EU members cannot find a way to appropriately react to bombshell reports that intelligence services of the U.S. and Denmark wiretapped European politicians, Russian Foreign Ministry spokesperson Maria Zakharova wrote on her Facebook page on Wednesday.
"Sweden, Norway, France or Germany couldn't help but notice that the American-Danish duet did something to them that is far from decent. But the offended countries haven't come up with a way how to specifically formulate their complaint yet," she noted.
"While there are no sanctions, embassy shutdowns or appeals with the UN Security Council. Nothing even close to it," the diplomat underlined, referring to the EU countries' "gently demanded" explanations from Copenhagen.
The Danish Defense Intelligence Service (FE) has given the U.S. National Security Agency (NSA) open internet access to spy on senior politicians of neighboring countries including Germany, Sweden, Norway, and France, Denmark's national broadcaster DR News reported on Sunday.
Already, France and Germany have responded by denouncing the spying as "unacceptable," and demanding "full clarity" from the U.S. side.

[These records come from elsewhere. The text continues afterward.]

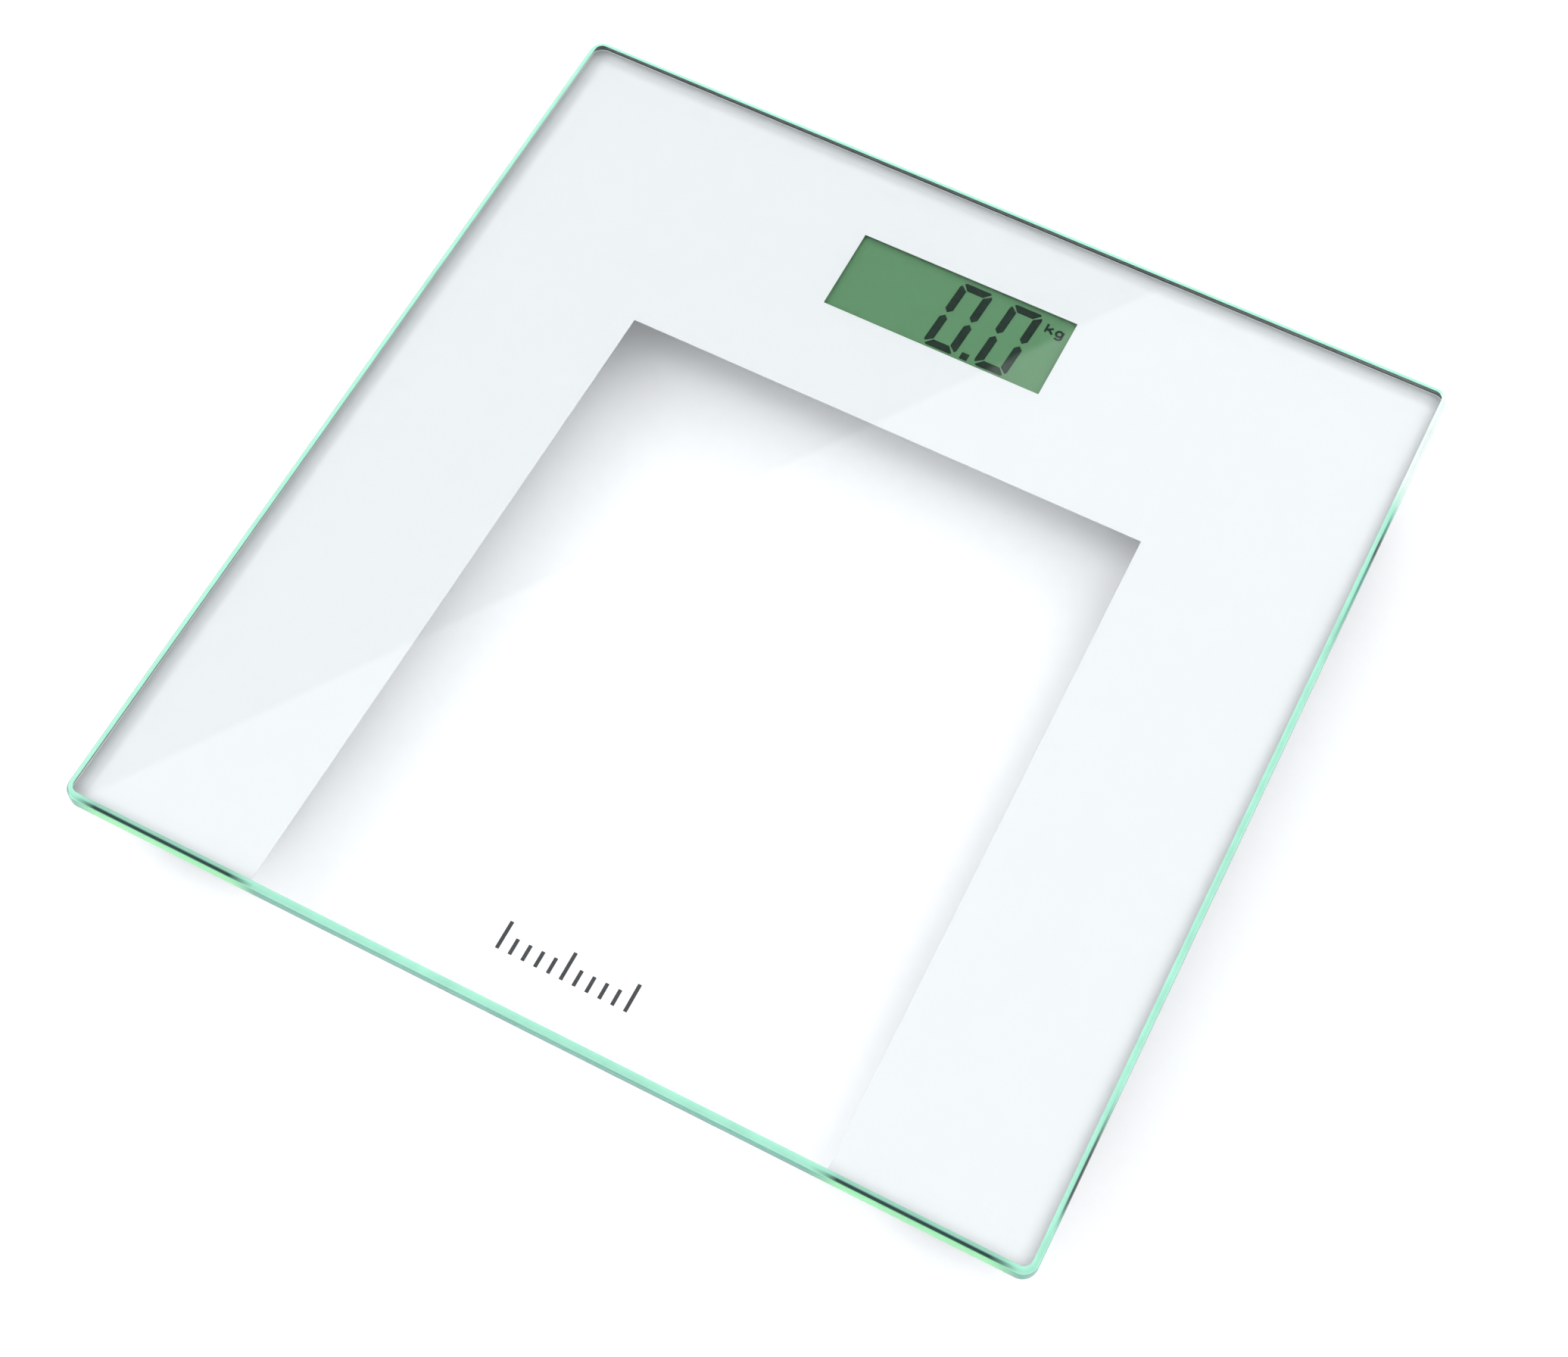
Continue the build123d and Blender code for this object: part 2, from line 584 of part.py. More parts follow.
def foot_tape():
    """Foam tape ring that holds the bracket to the glass."""
    tape = ring(0, 0, PLASTIC_TOP, PRINT_BOTTOM, 12.0, BRACKET_FLANGE - 0.5)
    return tape - block(-CHANNEL_WIDTH / 2 - 0.2, CHANNEL_WIDTH / 2 + 0.2, BRACKET_RADIUS - 0.02,
                        BRACKET_FLANGE + 1, PLASTIC_TOP - 1, PRINT_BOTTOM + 1)


def load_cell():
    """Stamped steel plate whose middle tongue bends under load."""
    plate = rounded(-GAUGE_HALF, GAUGE_HALF, -GAUGE_HALF, GAUGE_HALF, GAUGE_BOTTOM, GAUGE_TOP, 2.5)
    low, high = GAUGE_BOTTOM - 1, GAUGE_TOP + 1
    plate -= block(-10.5, -9.0, -10.0, 9.0, low, high)
    plate -= block(9.0, 10.5, -10.0, 9.0, low, high)
    plate -= block(-10.5, 10.5, -10.0, -8.5, low, high)
    return plate - disc(0, 0, low, high, 1.6)


def gauge_potting():
    """Silicone over the strain gauges at the neck of the tongue."""
    pot = rounded(-7.0, 7.0, 4.5, LEAD_START, GAUGE_TOP, GAUGE_TOP + 1.4, 2.0)
    return fillet(edges_at(pot, GAUGE_TOP + 1.4), radius=0.5)


def foot_cap():
    """Plastic foot: cup, snap flange, ribs and the post that carries the tongue."""
    cap = disc(0, 0, 0.6, CAP_FLANGE_BOTTOM + 0.1, CAP_RADIUS)
    cap = fillet(edges_at(cap, 0.6), radius=0.9)
    cap += disc(0, 0, CAP_FLANGE_BOTTOM, CAP_FLANGE_TOP, CAP_FLANGE)
    cap -= disc(0, 0, 2.6, CAP_FLANGE_TOP + 1, CAP_RADIUS - 1.6)
    cap += disc(0, 0, 2.5, GAUGE_BOTTOM, 4.5)
    cap += disc(0, 0, GAUGE_BOTTOM - 0.1, GAUGE_BOTTOM + 1.4, 1.3)
    for step in range(3):
        rib = Pos(0, 0, 4.4) * Rot(0, 0, 60 * step) * Box(2 * CAP_RADIUS - 2.4, 1.2, 3.8)
        cap += rib
    return cap - disc(0, 0, 0, PAD_TOP, 15.8)


def foot_pad():
    """Rubber disc with two round grooves in its tread."""
    pad = disc(0, 0, 0, PAD_TOP, 15.5)
    pad = fillet(edges_at(pad, 0), radius=0.3)
    for radius in (6.0, 10.5):
        pad -= ring(0, 0, -1, 0.5, radius, radius + 1.0)
    return pad


def write_feet():
    """Place the six parts of a foot under each corner, leads facing their channel."""
    corners = {"front_left": (-1, -1, 0), "front_right": (1, -1, 0),
               "rear_left": (-1, 1, -90), "rear_right": (1, 1, 90)}
    makers = {"foot_bracket": foot_bracket, "foot_tape": foot_tape, "load_cell": load_cell,
              "gauge_potting": gauge_potting, "foot_cap": foot_cap, "foot_pad": foot_pad}
    for part, make in makers.items():
        shape = make()
        for corner, (side, end, turn) in corners.items():
            place = Pos(side * FOOT_X, end * FOOT_Y, 0) * Rot(0, 0, turn)
            write(f"{part}_{corner}", place * shape)


def write_channels():
    """Write the left channels and their mirror images."""
    for name, make in (("side_channel", side_channel), ("rear_channel", rear_channel)):
        left = make()
        write(f"{name}_left", left)
        write(f"{name}_right", mirror(left, about=Plane.YZ))


def write_leads():
    """Write the leads by colour."""
    for colour, step in (("red", -1), ("white", 0), ("black", 1)):
        write(f"lead_{colour}", *leads(step * LEAD_PITCH))


def main():
    """Write every node of the scale."""
    for make in (glass_platform, printed_band, display_gasket, display_housing, housing_cover,
                 panel_front_film, panel_front_glass, panel_back_glass, panel_reflector,
                 panel_holder, contact_strip, main_board, chip_cover, tact_switch,
                 switch_plunger, unit_button, coin_cell, contact_negative, contact_positive,
                 battery_door):
        write(make.__name__, make())
    for make in (printed_mark, housing_tape, cover_screws, board_screws, surface_parts, solder_joints):
        write(make.__name__, *make())
    write_channels()
    write_leads()
    write_feet()


main()
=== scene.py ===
"""Looks of a glass-topped digital bathroom scale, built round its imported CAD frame.

Laid out as an add-on and run as a script. Metres, +Z up, +Y towards the display edge.
"""

import json
import math

import bpy
import bmesh
import numpy as np
from bpy.props import FloatProperty, FloatVectorProperty, IntProperty, PointerProperty
from mathutils import Matrix, Vector


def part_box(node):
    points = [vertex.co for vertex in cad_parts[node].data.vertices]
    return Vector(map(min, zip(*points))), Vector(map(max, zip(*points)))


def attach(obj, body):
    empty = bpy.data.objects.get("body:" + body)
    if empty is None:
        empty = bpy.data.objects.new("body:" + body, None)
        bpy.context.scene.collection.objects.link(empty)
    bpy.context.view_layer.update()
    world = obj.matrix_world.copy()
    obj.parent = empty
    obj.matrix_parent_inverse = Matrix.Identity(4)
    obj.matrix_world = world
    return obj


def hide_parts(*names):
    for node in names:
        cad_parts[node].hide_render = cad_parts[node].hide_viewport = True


bl_info = {
    "name": "Glass bathroom scale",
    "version": (1, 0, 0),
    "blender": (4, 5, 0),
    "location": "View3D > Sidebar > Scale",
    "description": "Builds the glass, display, case and feet of a digital bathroom scale",
    "category": "Object",
}

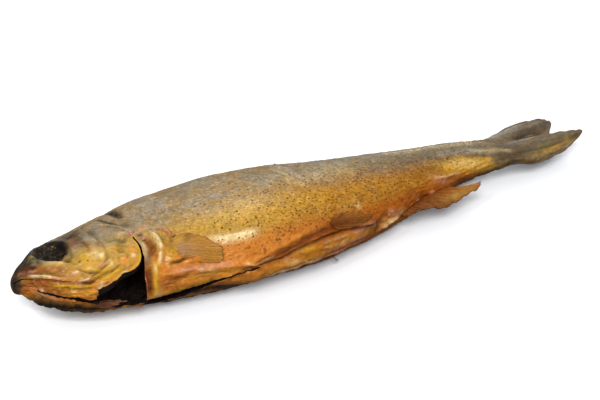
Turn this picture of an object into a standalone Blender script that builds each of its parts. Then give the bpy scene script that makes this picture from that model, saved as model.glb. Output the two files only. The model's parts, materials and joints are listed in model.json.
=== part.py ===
# A smoked trout lying on its right side: gutted, with the gill opening and the belly slit open.
# Metres, +Z up. The snout points to -X, the back to +Y and the belly to -Y.
import bpy
import bmesh
from math import cos, sin, pi
from mathutils import Vector

MM = 0.001
ORIGIN = Vector((181.5, 0.72, 0))            # middle of the fish's own box, in the sections' millimetres

# Body. A section: distance from the snout's end, back edge, belly edge, thickness and height of the
# underside, all in millimetres. The back and belly edges are measured from the fish's long axis.
SECTIONS = (
    (2.0, 4.2, -0.8, 5.0, 19.2),
    (3.2, 6.6, -2.4, 8.6, 17.2),
    (8, 12.0, -6.0, 14.5, 14.5),
    (20, 19.0, -17.5, 23.0, 11.0),
    (35, 24.0, -27.5, 28.0, 8.0),
    (55, 30.5, -33.5, 34.5, 4.0),
    (75, 35.0, -37.0, 39.5, 1.5),
    (95, 37.5, -40.0, 42.5, 0.0),
    (125, 38.0, -44.5, 43.0, 0.0),
    (155, 36.5, -44.0, 40.5, 0.0),
    (185, 32.5, -38.5, 36.0, 0.0),
    (215, 28.5, -29.0, 31.5, 0.0),
    (245, 23.5, -18.5, 25.5, 2.0),
    (275, 19.0, -11.5, 19.5, 4.5),
    (300, 16.0, -11.0, 13.0, 7.0),
)
FULLNESS = 0.85        # power of the section's round: 1 is an ellipse, less is fuller
SAG = 2.0              # how far the soft underside would sink, were the table not there
RINGS_HEAD = 20        # rings from the snout to the gill opening
RINGS_BODY = 30        # rings from there to the tail's root
RINGS_TAIL = 9
SEGMENTS = 36          # points round a ring
GILL_X = 70
OUTSIDE_Y = -50        # clear of the belly, for cutters that open to the outside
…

Denmark's prime minister on Wednesday said she did not believe Denmark needed to restore its relationships with its allies, including France and Germany.
"I do not think it is correctly put that there is a need to restore relations with France or Germany. We have an ongoing dialogue, and we also have that within intelligence matters," Prime Minister Mette Frederiksen told local news wire Ritzau.
China's Foreign Ministry on Monday also urged the U.S. to give an an explanation on whether what it does is consistent with its intelligence laws and the spirit of its transborder data flow agreement with allies and whether it's a "polluted network" or "clean network."
Washington said on Tuesday it would work with allies and European partners to address any questions on security issues.